Recent advances have explored machine learning and integer linear programming (ILP) to enhance scheduling efficiency, but their integration with existing Kubernetes architectures remains a challenge. Integrating autoscaling with scheduling in Kubernetes enhances resource management by dynamically adjusting workloads to real-time demands. Autoscaling mechanisms such as HPA scale pod replicas based on resource utilization, while intelligent scheduling ensures optimal workload placement across clusters.

A survey on Kubernetes scheduling algorithms emphasizes the importance of autoscaling-enabled scheduling, advocating for algorithms that adapt to dynamic workloads by integrating autoscaling into the scheduling process [4]. This combined approach improves resource allocation and reduces latency under fluctuating workloads.
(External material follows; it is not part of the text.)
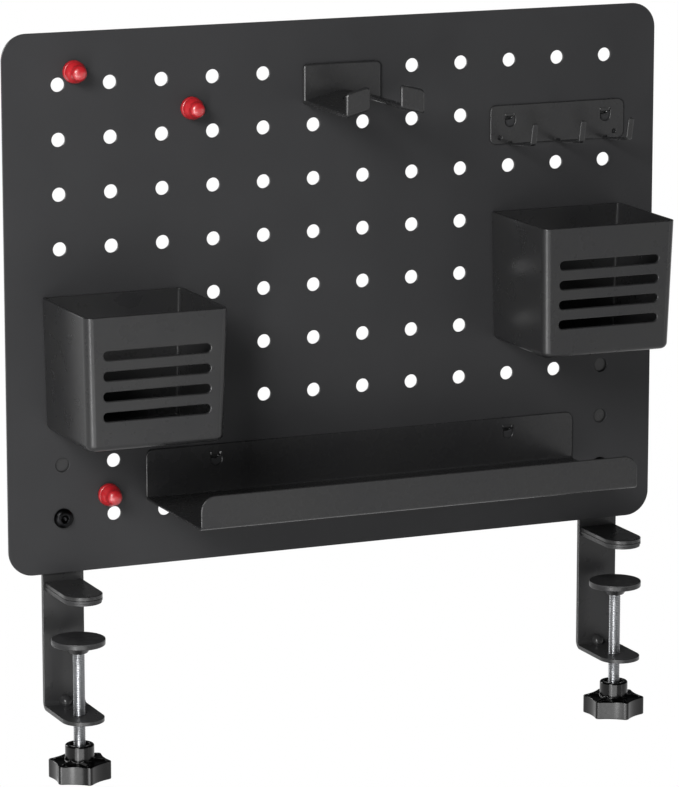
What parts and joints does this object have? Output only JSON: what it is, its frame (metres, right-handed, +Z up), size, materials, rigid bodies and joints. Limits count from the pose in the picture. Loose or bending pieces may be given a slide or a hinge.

This work integrates Al-based autoscaling and scheduling mechanisms customized for Kubernetes-based edge-cloud environments. We propose an ILP-optimized LSTM-based approach that addresses the limitations of existing solutions. Using CPU and memory usage as well as RTT metrics, the LSTM model predicts workloads, enabling proactive scaling decisions. In addition, an ILP-based scheduling algorithm assigns tasks to nodes based on real-time and predicted resource availability, optimizing response time and resource utilization. By integrating these processes, the proposed framework ensures efficient operation in dynamic and resource-constrained environments. The contributions of this work are as follows:

o an LSTM-based prediction model is proposed to forecast resource utilization such as CPU, memory, and RTT, enabling accurate workload predictions,

o a combined autoscaling and scheduling framework that integrates LSTM-based predictions with ILP-based optimization is proposed,

o the proposed approach is evaluated in a KubeEdge testbed environment to determine improvements in resource utilization, response time, and workload prediction accuracy and then compared to traditional methods.

The rest of the article is as follows. Section 2 reviews related research and background study. Sections 3 and 4 outline the mathematical model, the proposed model, and the algorithms. The results are presented in Section 5, and conclusions are given in Section 6.

2. Background Study

The KubeEdge architecture, as shown in Fig. 1, is designed to seamlessly integrate cloud and edge computing environments. It consists of two main layers: the cloud layer and the edge layer. The cloud layer hosts the master node, which contains critical components like the scheduler, metric server, deployments, and autoscaler. These components ensure that tasks are managed efficiently, that resources are optimallyallocated, and that the overall system remains scalable and reliable.

The edge layer, on the other hand, includes multiple worker nodes that are connected through EdgeHub. These worker nodes host applications and devices, providing compute power at the edge of the network closer to end users.

The CloudCore, which operates in the cloud, is a key component of the KubeEdge architecture. It consists of various modules that handle critical communication, synchronization, and management tasks. One of these modules is CloudHub, which acts as the primary gateway for communication between the cloud and the edge nodes. It is responsible for maintaining secure web socket connections and routing messages efficiently. Another important module is the edge controller, which oversees the management of edge nodes and synchronizes pod metadata between the edge and the Kubernetes API server. Additionally, the device controller plays a crucial role in ensuring that device metadata is accurately synchronized between the cloud and edge environments.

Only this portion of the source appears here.